* [The exercise]: Answer with nothing but the number of lines that include the word "caption".

Rows from an object dataset
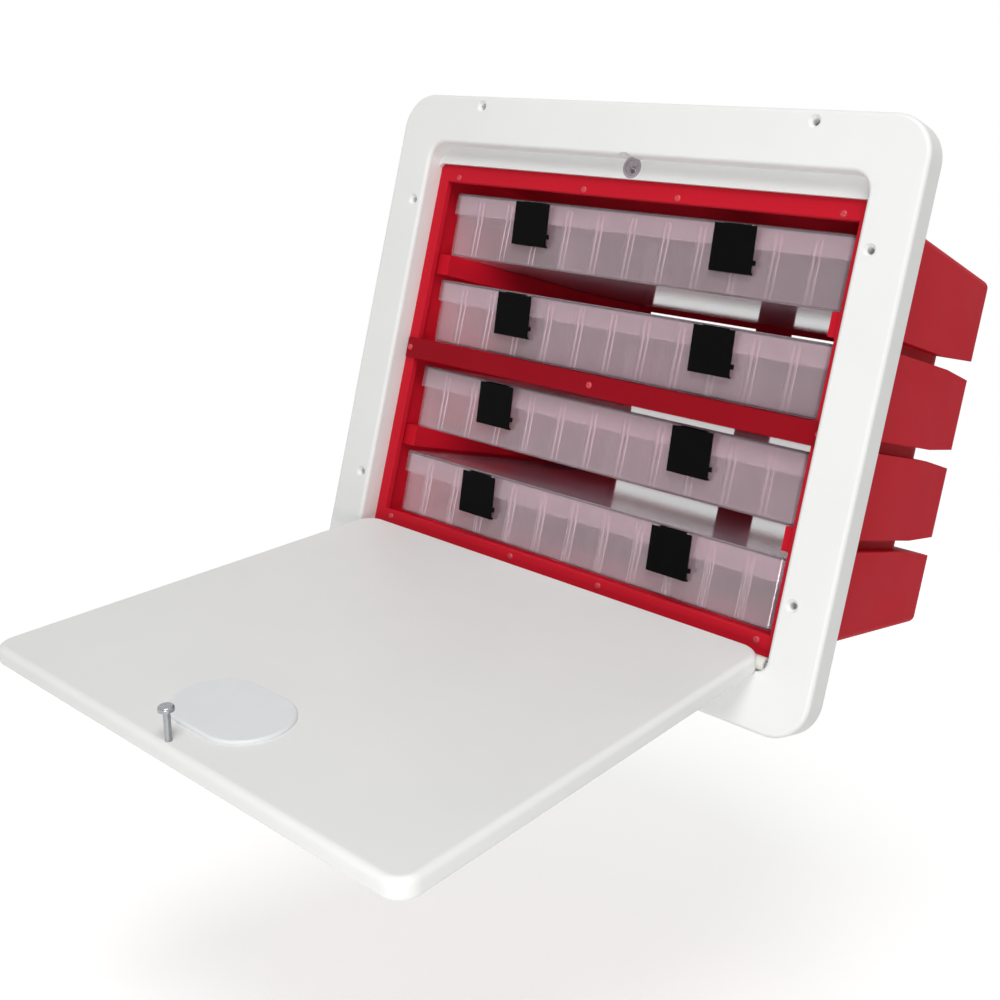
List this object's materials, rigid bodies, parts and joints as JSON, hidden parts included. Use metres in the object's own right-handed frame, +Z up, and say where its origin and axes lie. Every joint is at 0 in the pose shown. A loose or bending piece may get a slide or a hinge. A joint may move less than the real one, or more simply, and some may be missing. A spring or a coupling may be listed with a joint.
{
  "type": "tackle box",
  "caption": "Flush-mount boat tackle box: white bezel with a drop-down door, red moulded housing and clear slide-out utility boxes with flip latches.",
  "frame": {"origin": "centre of the bezel's rear face, which seats on the panel, in the middle of both screw patterns", "axes": "+X to the right seen from the front, +Y back into the housing, +Z up; the front faces -Y"},
  "size_m": [0.447, 0.5602, 0.439],
  "materials": {
    "white_sheet": "fine matte sheet polyethylene",
    "white_moulding": "smooth moulded plastic",
    "white_nylon": "satin nylon",
    "grey_nylon": "satin nylon",
    "red_plastic": "semi-gloss moulded plastic",
    "red_rivets": "painted aluminium",
    "clear_plastic": "frosted clear polypropylene",
    "black_plastic": "satin moulded plastic",
    "stainless": "polished stainless steel"
  },
  "bodies": {
    "housing": {"bezel_frame": "white_sheet", "tray_housing": "red_plastic", "front_trim": "red_plastic", "front_bar": "red_plastic", "trim_rivets": "red_rivets", "housing_screws": "stainless", "catch_cup": "grey_nylon", "hinge_pin_left": "stainless", "hinge_pin_right": "stainless", "pivot_spacer_left": "white_nylon", "pivot_spacer_right": "white_nylon"},
    "door": {"door_panel": "white_sheet", "finger_pull": "white_moulding", "strike_stud": "stainless"},
    "box_1": {"tray_1": "clear_plastic", "lid_1": "clear_plastic", "dividers_1": "clear_plastic", "lid_pins_1": "stainless"},
    "latch_left_1": {"latch_left_1": "black_plastic"},
    "latch_right_1": {"latch_right_1": "black_plastic"},
    "box_2": {"tray_2": "clear_plastic", "lid_2": "clear_plastic", "dividers_2": "clear_plastic", "lid_pins_2": "stainless"},
    "latch_left_2": {"latch_left_2": "black_plastic"},
    "latch_right_2": {"latch_right_2": "black_plastic"},
    "box_3": {"tray_3": "clear_plastic", "lid_3": "clear_plastic", "dividers_3": "clear_plastic", "lid_pins_3": "stainless"},
    "latch_left_3": {"latch_left_3": "black_plastic"},
    "latch_right_3": {"latch_right_3": "black_plastic"},
    "box_4": {"tray_4": "clear_plastic", "lid_4": "clear_plastic", "dividers_4": "clear_plastic", "lid_pins_4": "stainless"},
    "latch_left_4": {"latch_left_4": "black_plastic"},
    "latch_right_4": {"latch_right_4": "black_plastic"}
  },
  "joints": [
    {"name": "door_hinge", "type": "hinge", "parent": "housing", "child": "door", "pos_m": [0, -0.0145, -0.15212], "axis": [1, 0, 0], "range_deg": [-106.63, 0]},
    {"name": "box_slide_1", "type": "slide", "parent": "housing", "child": "box_1", "axis": [0, -1, 0], "range_m": [0, 0.26]},
    {"name": "latch_left_1_pivot", "type": "hinge", "parent": "box_1", "child": "latch_left_1", "pos_m": [-0.09, 0.0031, 0.12027], "axis": [-1, 0, 0], "range_deg": [0, 90]},
    {"name": "latch_right_1_pivot", "type": "hinge", "parent": "box_1", "child": "latch_right_1", "pos_m": [0.09, 0.0031, 0.12027], "axis": [-1, 0, 0], "range_deg": [0, 90]},
    {"name": "box_slide_2", "type": "slide", "parent": "housing", "child": "box_2", "axis": [0, -1, 0], "range_m": [0, 0.26]},
    {"name": "latch_left_2_pivot", "type": "hinge", "parent": "box_2", "child": "latch_left_2", "pos_m": [-0.09, 0.0031, 0.05027], "axis": [-1, 0, 0], "range_deg": [0, 90]},
    {"name": "latch_right_2_pivot", "type": "hinge", "parent": "box_2", "child": "latch_right_2", "pos_m": [0.09, 0.0031, 0.05027], "axis": [-1, 0, 0], "range_deg": [0, 90]},
    {"name": "box_slide_3", "type": "slide", "parent": "housing", "child": "box_3", "axis": [0, -1, 0], "range_m": [0, 0.26]},
    {"name": "latch_left_3_pivot", "type": "hinge", "parent": "box_3", "child": "latch_left_3", "pos_m": [-0.09, 0.0031, -0.01973], "axis": [-1, 0, 0], "range_deg": [0, 90]},
    {"name": "latch_right_3_pivot", "type": "hinge", "parent": "box_3", "child": "latch_right_3", "pos_m": [0.09, 0.0031, -0.01973], "axis": [-1, 0, 0], "range_deg": [0, 90]},
    {"name": "box_slide_4", "type": "slide", "parent": "housing", "child": "box_4", "axis": [0, -1, 0], "range_m": [0, 0.26]},
    {"name": "latch_left_4_pivot", "type": "hinge", "parent": "box_4", "child": "latch_left_4", "pos_m": [-0.09, 0.0031, -0.08973], "axis": [-1, 0, 0], "range_deg": [0, 90]},
    {"name": "latch_right_4_pivot", "type": "hinge", "parent": "box_4", "child": "latch_right_4", "pos_m": [0.09, 0.0031, -0.08973], "axis": [-1, 0, 0], "range_deg": [0, 90]}
  ]
}
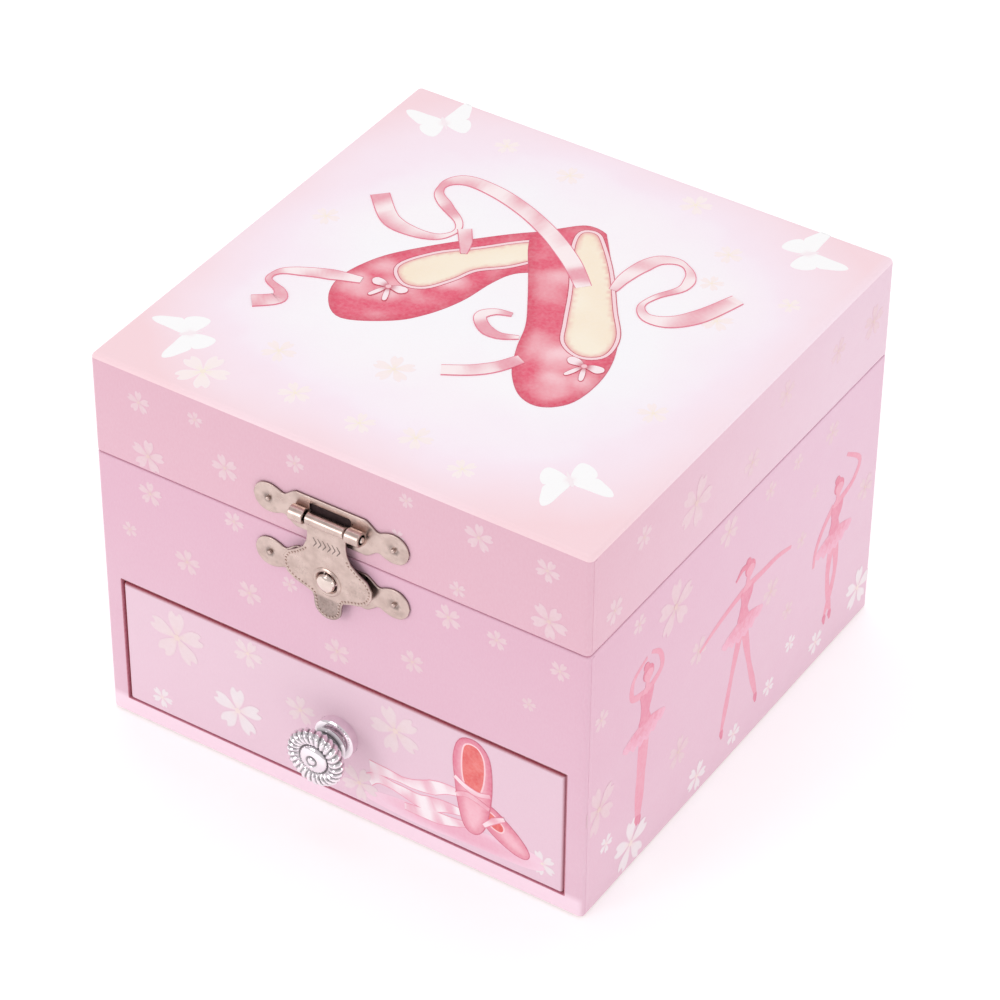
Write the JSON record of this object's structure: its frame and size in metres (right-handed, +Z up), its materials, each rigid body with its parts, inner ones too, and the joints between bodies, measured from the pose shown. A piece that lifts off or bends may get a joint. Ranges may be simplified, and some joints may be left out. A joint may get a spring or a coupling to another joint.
{
  "type": "music jewellery box",
  "caption": "Paper-wrapped jewellery box with hinged lid, hasp catch, knobbed drawer and a wind-up movement that turns a folding dancer.",
  "frame": {"origin": "middle of the base, on the surface the box stands on", "axes": "+Z up through the lid, -Y out of the front with the drawer and catch, +X to the right seen from the front"},
  "size_m": [0.1094, 0.1315, 0.0868],
  "materials": {
    "wrapped_board": "printed pink paper over board, satin",
    "lid_board": "printed white and pink paper over board, satin",
    "drawer_board": "printed light pink paper over board, satin",
    "tray_card": "pink paper-lined card",
    "knob_chrome": "bright chrome",
    "catch_nickel": "stamped nickel-plated steel, warm satin",
    "steel": "plain steel",
    "spring_steel": "bright spring wire",
    "movement_brass": "machined brass",
    "mirror": "silvered glass",
    "white_plastic": "white moulding",
    "figure_plastic": "painted moulding",
    "tulle": "gathered pink net"
  },
  "bodies": {
    "case": {"base_board": "wrapped_board", "left_wall": "wrapped_board", "right_wall": "wrapped_board", "back_wall": "wrapped_board", "front_wall": "wrapped_board", "shelf_board": "wrapped_board", "movement_bay_wall": "wrapped_board", "stage_board": "wrapped_board", "catch_lower_plate": "catch_nickel", "catch_lower_nail_left": "catch_nickel", "catch_lower_nail_right": "catch_nickel", "hinge_left_case_leaf": "catch_nickel", "hinge_right_case_leaf": "catch_nickel", "hinge_left_pin": "steel", "hinge_right_pin": "steel", "hinge_left_case_nail_outer": "catch_nickel", "hinge_left_case_nail_inner": "catch_nickel", "hinge_right_case_nail_outer": "catch_nickel", "hinge_right_case_nail_inner": "catch_nickel", "movement_bedplate": "steel", "spring_barrel": "movement_brass", "tone_comb": "steel", "comb_screw_lower": "steel", "comb_screw_upper": "steel", "governor_bracket": "movement_brass", "movement_screw_left": "steel", "movement_screw_right": "steel"},
    "lid": {"lid_top_board": "lid_board", "lid_left_wall": "wrapped_board", "lid_right_wall": "wrapped_board", "lid_front_wall": "wrapped_board", "lid_back_wall": "wrapped_board", "lid_mirror": "mirror", "catch_upper_plate": "catch_nickel", "catch_upper_nail_left": "catch_nickel", "catch_upper_nail_right": "catch_nickel", "catch_pin": "steel", "hinge_left_lid_leaf": "catch_nickel", "hinge_right_lid_leaf": "catch_nickel", "hinge_left_lid_nail_outer": "catch_nickel", "hinge_left_lid_nail_inner": "catch_nickel", "hinge_right_lid_nail_outer": "catch_nickel", "hinge_right_lid_nail_inner": "catch_nickel"},
    "hasp": {"catch_hasp": "catch_nickel"},
    "drawer": {"drawer_front": "drawer_board", "drawer_tray": "tray_card", "drawer_bottom": "tray_card", "drawer_knob": "knob_chrome", "drawer_knob_screw": "steel"},
    "cylinder": {"pin_cylinder": "movement_brass"},
    "dancer_base": {"dancer_socket": "white_plastic", "dancer_spring": "spring_steel"},
    "ballerina": {"ballerina_figure": "figure_plastic", "ballerina_tutu": "tulle"},
    "key": {"winding_key": "catch_nickel", "great_wheel": "movement_brass"},
    "governor_wheel": {"governor_wheel": "movement_brass"},
    "governor_fly": {"governor_fly": "movement_brass"},
    "stop_wire": {"stop_wire": "steel"}
  },
  "joints": [
    {"name": "lid_hinge", "type": "hinge", "parent": "case", "child": "lid", "pos_m": [0, 0.0565, 0.06425], "axis": [-1, 0, 0], "range_deg": [0, 95]},
    {"name": "catch_hasp_hinge", "type": "hinge", "parent": "lid", "child": "hasp", "pos_m": [-0.0005, -0.05675, 0.07125], "axis": [-1, 0, 0], "range_deg": [0, 150]},
    {"name": "drawer_slide", "type": "slide", "parent": "case", "child": "drawer", "axis": [0, -1, 0], "range_m": [0, 0.06]},
    {"name": "ballerina_fold", "type": "hinge", "parent": "case", "child": "dancer_base", "pos_m": [0, 0.032, 0.064], "axis": [-1, 0, 0], "range_deg": [0, 90], "deforming": ["dancer_spring"]},
    {"name": "ballerina_spin", "type": "hinge", "parent": "dancer_base", "child": "ballerina", "pos_m": [0, 0.032, 0.064], "axis": [0, -1, 0], "continuous": true},
    {"name": "cylinder_spin", "type": "hinge", "parent": "case", "child": "cylinder", "pos_m": [0, 0.032, 0.0375], "axis": [0, 0, 1], "continuous": true},
    {"name": "key_turn", "type": "hinge", "parent": "case", "child": "key", "pos_m": [0, 0.05, 0.0165], "axis": [0, 1, 0], "continuous": true},
    {"name": "governor_wheel_spin", "type": "hinge", "parent": "case", "child": "governor_wheel", "pos_m": [-0.0097, 0.032, 0.0375], "axis": [0, 0, 1], "continuous": true},
    {"name": "governor_fly_spin", "type": "hinge", "parent": "case", "child": "governor_fly", "pos_m": [-0.0194, 0.032, 0.0375], "axis": [0, 0, 1], "continuous": true},
    {"name": "stop_wire_slide", "type": "slide", "parent": "case", "child": "stop_wire", "axis": [0, 0, 1], "range_m": [0, 0.005]}
  ],
  "couplings": [
    {"joint": "ballerina_fold", "follows": "lid_hinge", "ratio": 0.947},
    {"joint": "stop_wire_slide", "follows": "lid_hinge", "m_per_rad": 0.003},
    {"joint": "ballerina_spin", "follows": "cylinder_spin", "ratio": 1},
    {"joint": "key_turn", "follows": "cylinder_spin", "ratio": -0.33333},
    {"joint": "governor_wheel_spin", "follows": "cylinder_spin", "ratio": -3},
    {"joint": "governor_fly_spin", "follows": "cylinder_spin", "ratio": 9}
  ]
}
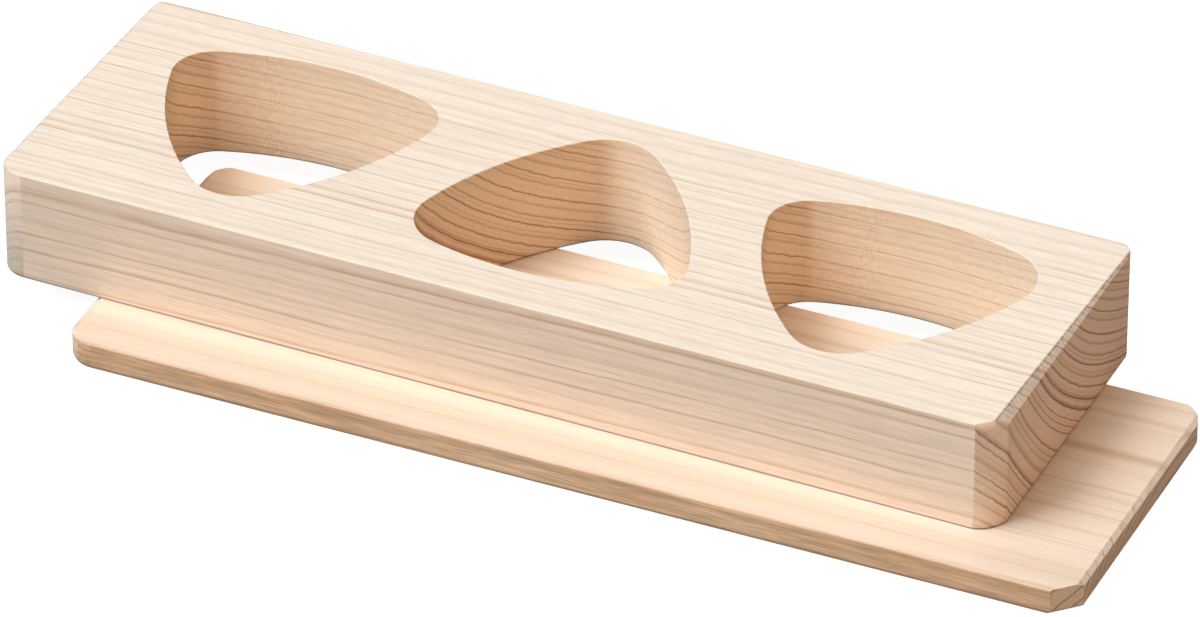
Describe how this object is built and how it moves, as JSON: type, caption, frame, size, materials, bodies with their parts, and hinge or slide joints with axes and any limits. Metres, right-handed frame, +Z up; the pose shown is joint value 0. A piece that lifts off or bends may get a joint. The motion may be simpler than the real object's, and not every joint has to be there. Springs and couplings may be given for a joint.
{
  "type": "rice cake mould",
  "caption": "Thick wooden block with three rounded-triangle cavities cut right through, standing on a thin flat board that closes them; the block lifts off.",
  "frame": {"origin": "centre of the base board's underside, on the surface that the object stands on", "axes": "+Z up, +X along the board, +Y towards the side where the block overhangs the board's long edge"},
  "size_m": [0.3182, 0.1164, 0.0405],
  "materials": {
    "block_wood": "planed, unvarnished, fine straight grain",
    "board_wood": "planed, unvarnished, broad flat grain"
  },
  "bodies": {
    "board": {"base_board": "board_wood"},
    "block": {"mould_block": "block_wood"}
  },
  "joints": [
    {"name": "mould_lift", "type": "slide", "parent": "board", "child": "block", "axis": [0, 0, 1], "range_m": [0, 0.08]}
  ]
}
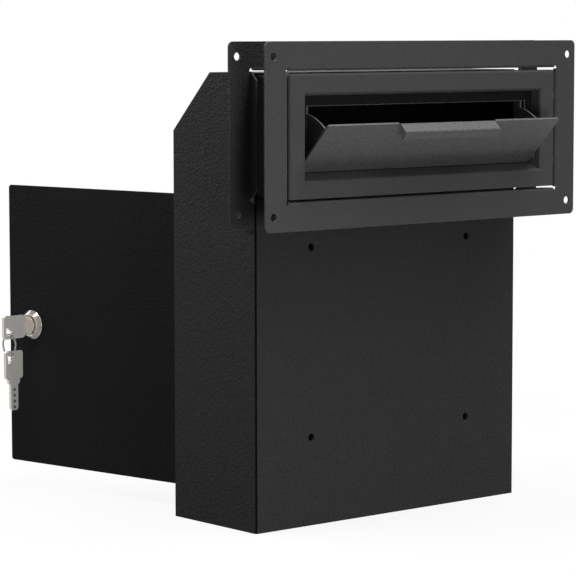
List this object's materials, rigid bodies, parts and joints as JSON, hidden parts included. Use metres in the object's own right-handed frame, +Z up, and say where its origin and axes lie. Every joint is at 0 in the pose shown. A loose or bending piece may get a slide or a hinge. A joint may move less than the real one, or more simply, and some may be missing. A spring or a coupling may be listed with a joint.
{
  "type": "key drop box",
  "caption": "Black steel key drop box for a door: hinged scoop in a flanged chute that slides into the box, a second flange to clamp the door, and a hinged rear door with cam lock.",
  "frame": {"origin": "centre of the box's base", "axes": "+X to the right seen from the street, +Y from the street into the room, +Z up"},
  "size_m": [0.3088, 0.3597, 0.3437],
  "materials": {
    "powder_coat": "black powder coat with a fine texture",
    "steel": "zinc plated steel, dull",
    "lock_metal": "nickel plated, polished",
    "key_metal": "nickel silver, satin"
  },
  "bodies": {
    "case": {"case_wrap": "powder_coat", "top_panel": "powder_coat", "bottom_panel": "powder_coat", "rear_frame": "powder_coat", "door_stop": "powder_coat", "rear_flange": "powder_coat", "cam_keeper": "powder_coat", "hinge_leaf_frame": "steel", "frame_rivets": "steel", "hinge_pin": "steel"},
    "chute": {"front_flange": "powder_coat", "chute_bezel": "powder_coat", "chute_sleeve": "powder_coat", "stop_frame": "powder_coat", "chute_floor": "powder_coat", "pivot_bushes": "steel"},
    "scoop": {"scoop_panel": "powder_coat", "scoop_cheek_left": "powder_coat", "scoop_cheek_right": "powder_coat", "pivot_rod": "steel", "rod_clips": "steel"},
    "door": {"door_panel": "powder_coat", "door_pan": "powder_coat", "hinge_leaf_door": "steel", "door_rivets": "steel", "lock_body": "lock_metal", "lock_washer": "lock_metal", "lock_nut": "lock_metal"},
    "lock_plug": {"lock_plug": "lock_metal", "lock_cam": "steel", "cam_screw": "steel", "key_in_lock": "key_metal"},
    "key_ring": {"key_ring": "key_metal"},
    "spare_key": {"spare_key": "key_metal"}
  },
  "joints": [
    {"name": "chute_slide", "type": "slide", "parent": "case", "child": "chute", "axis": [0, -1, 0], "range_m": [-0.0021, 0.02]},
    {"name": "scoop_hinge", "type": "hinge", "parent": "chute", "child": "scoop", "pos_m": [0, -0.0743, 0.2592], "axis": [-1, 0, 0], "range_deg": [0, 44.5]},
    {"name": "door_hinge", "type": "hinge", "parent": "case", "child": "door", "pos_m": [-0.10125, 0.0485, 0.12485], "axis": [0, 0, 1], "range_deg": [-99.5, 75]},
    {"name": "lock_turn", "type": "hinge", "parent": "door", "child": "lock_plug", "pos_m": [-0.1281, 0.22413, 0.12485], "axis": [0.9863, 0.165, 0], "range_deg": [0, 90]},
    {"name": "ring_swing", "type": "hinge", "parent": "lock_plug", "child": "key_ring", "pos_m": [-0.15217, 0.2201, 0.11945], "axis": [-0.0262, 0.9997, 0], "range_deg": [-10, 40]},
    {"name": "spare_swing", "type": "hinge", "parent": "key_ring", "child": "spare_key", "pos_m": [-0.15217, 0.2201, 0.10305], "axis": [-0.0262, 0.9997, 0], "range_deg": [-8, 30]}
  ]
}
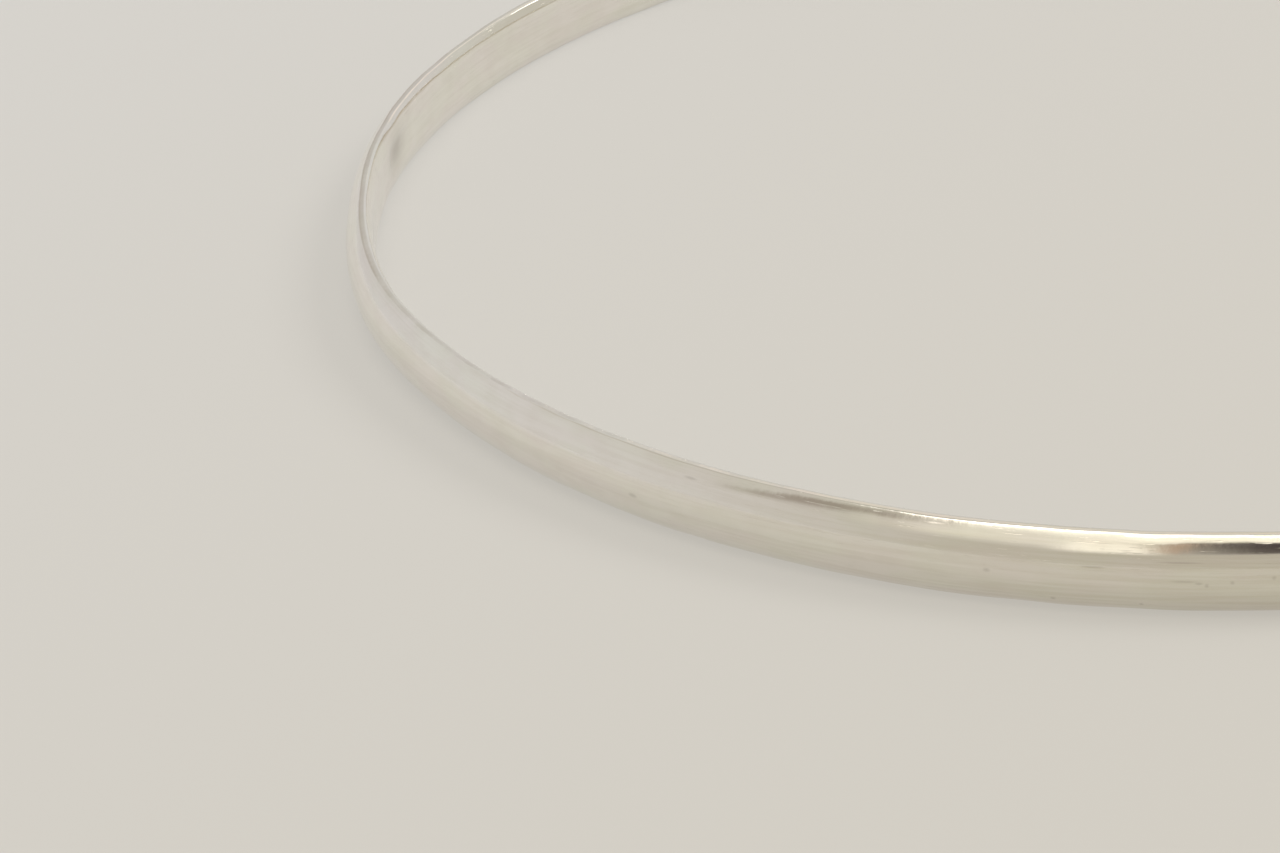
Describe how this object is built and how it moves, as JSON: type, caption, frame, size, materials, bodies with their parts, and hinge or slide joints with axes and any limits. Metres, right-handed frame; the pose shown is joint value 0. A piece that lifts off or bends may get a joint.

* [Response for this exercise]: 6